Walking the Breadbasket
Palomeque's real attraction lies beyond the last house. A lattice of agricultural tracks fan across La Sagra's pancake-flat terrain, creating walking routes whose difficulty rating never exceeds "Sunday afternoon". These aren't manicured trails but working farm roads, their surfaces varying from packed earth to rutted concrete depending on recent tractor traffic.
Spring brings the best conditions – temperatures hover around 20°C, skylarks provide soundtrack, and the wheat creates an endless green ocean that ripples in the wind. Autumn works too, though the stubble fields feel bleached and melancholic. Summer walking demands early starts; by 11am the sun turns the plateau into a griddle, and shade exists only beneath the occasional olive tree. Winter surprises first-time visitors with its bite: at this altitude, January mornings often start at -3°C, and the famous La Mancha wind can make even hardy walkers retreat to the bar.
The most rewarding route heads south-east towards the abandoned railway line. Follow the dirt track past the last irrigation pond, and after forty minutes you'll reach an embankment where wild asparagus grows between the sleepers. Continue another kilometre to find the old station building, its platform slowly crumbling back into the earth. Pack water – there are no fountains, and the nearest shop sits firmly back in the village centre.
Eating Like You Mean It
Food here follows function rather than fashion. The two bars on Calle Real both open at 7am for farmers needing coffee and cognac before heading to fields. By 2pm they're serving comida – the proper lunch that remains Spain's most civilised institution. Don't expect menus in English, but do expect portions that make British pub lunches look like children's portions.
Order the migas if you fancy something properly local. This dish of fried breadcrumbs, garlic and chorizo started as harvest workers' fuel, and it still tastes like food designed for people who've spent morning wielding heavy machinery. The pisto manchego offers a gentler introduction – essentially Spanish ratatouille topped with a fried egg, it's what summer vegetables dream of becoming. Queso manchego arrives by the wedge rather than the sliver; specify "semicurado" for a younger, milder version that won't blow your head off.

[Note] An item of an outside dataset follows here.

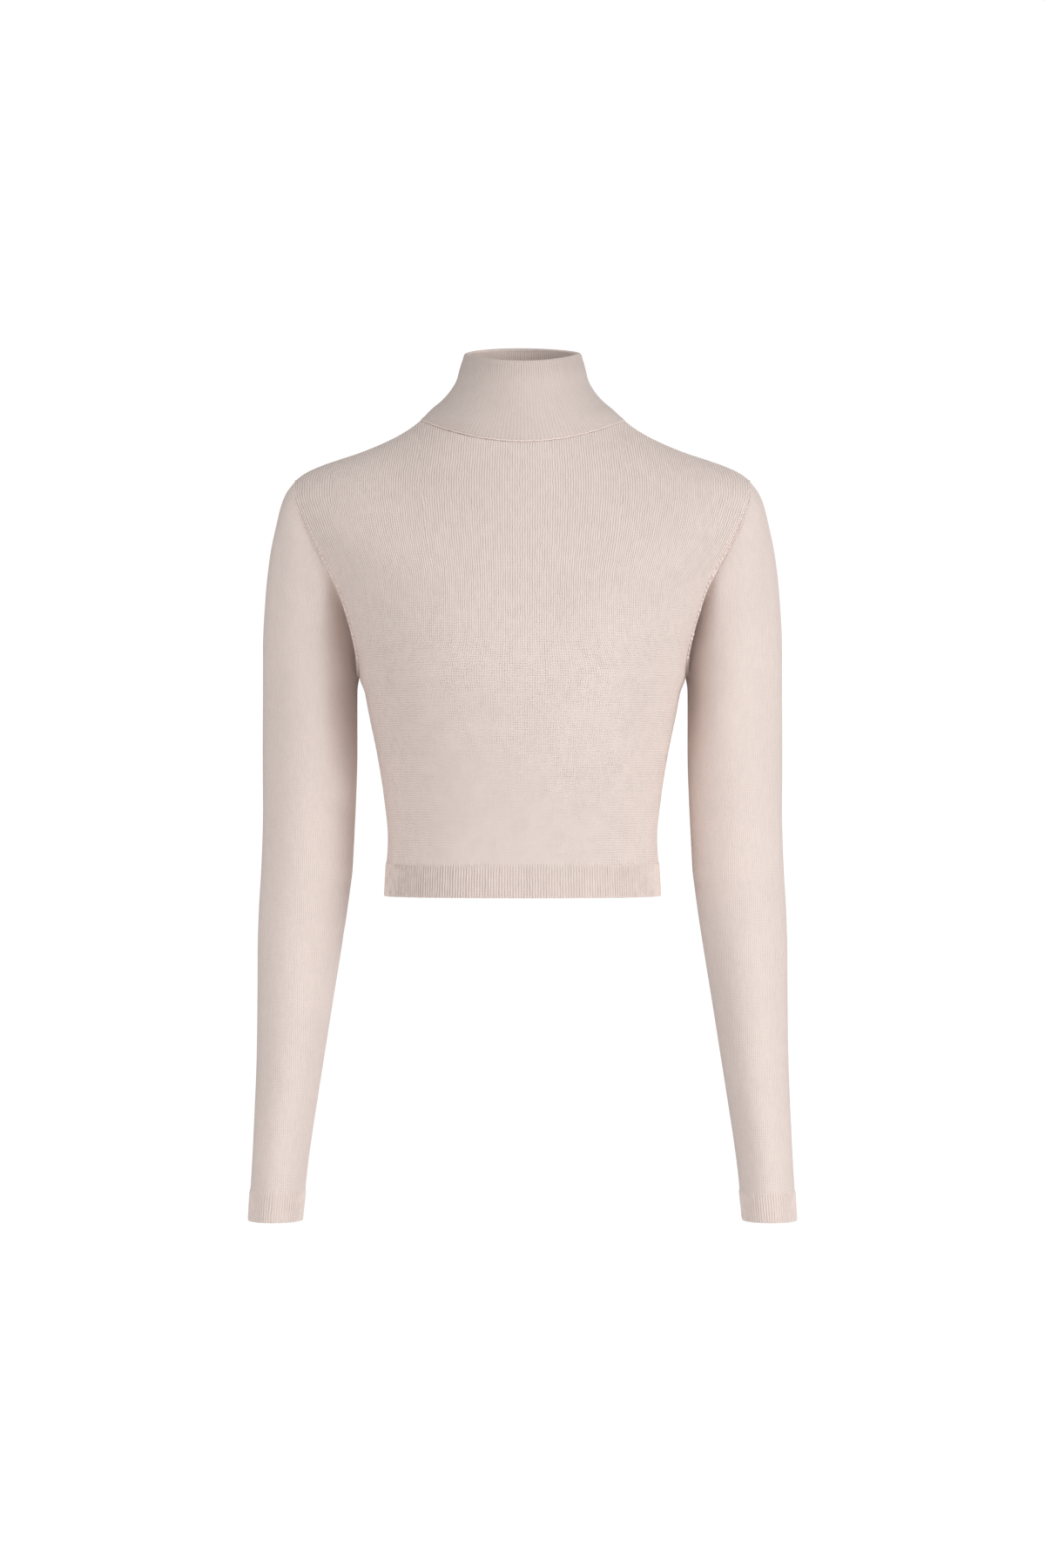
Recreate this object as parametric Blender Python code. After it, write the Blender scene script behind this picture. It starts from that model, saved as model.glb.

Evening dining requires adjustment to Spanish rhythms. Kitchens close around 5pm and don't reopen until 9pm at the earliest. Many visitors solve this by embracing the merienda tradition – that late-afternoon snack of coffee and pastry that bridges the hunger gap. The bakery on Plaza de España sells excellent almond magdalenas, though they'll be warm only if you time your visit for 11am when they emerge from the oven.
The Practical Reality
Reaching Palomeque demands wheels. Madrid-Barajas airport offers the most straightforward arrival point – hire a car, join the A-42 towards Toledo, and exit at Villaseca de la Sagra. From there, twelve kilometres of country road provide your first taste of La Sagra's emptiness. No buses serve the village, and a taxi from Toledo costs €45 if pre-booked.
Accommodation options remain limited. Casa Rural La Vega offers three bedrooms and a pool on the village edge, bookable through Airbnb with an English-speaking host. Alternatively, El Mirador de Palomeque provides self-catering above the owners' home – basic but spotless, with rooftop views across the cereal plains. Neither option includes breakfast, though the village bakery opens early and charges €1.20 for coffee plus tostada.
Bring cash. The village lacks ATMs, and both bars prefer folding money to cards. Mobile signal fades to nothing in the surrounding olive groves, so download offline maps before venturing out. Pack layers regardless of season – altitude makes mornings chilly even in July, and that famous wind arrives without warning.
Palomeque won't suit everyone. Those seeking nightlife, shopping or Instagram-ready streets should continue to Toledo. But for travellers wanting to witness how Spain's agricultural heart still beats – how villages survive through stubbornness, community and the occasional injection of city money – this plateau outpost offers something increasingly rare: authenticity without the performance.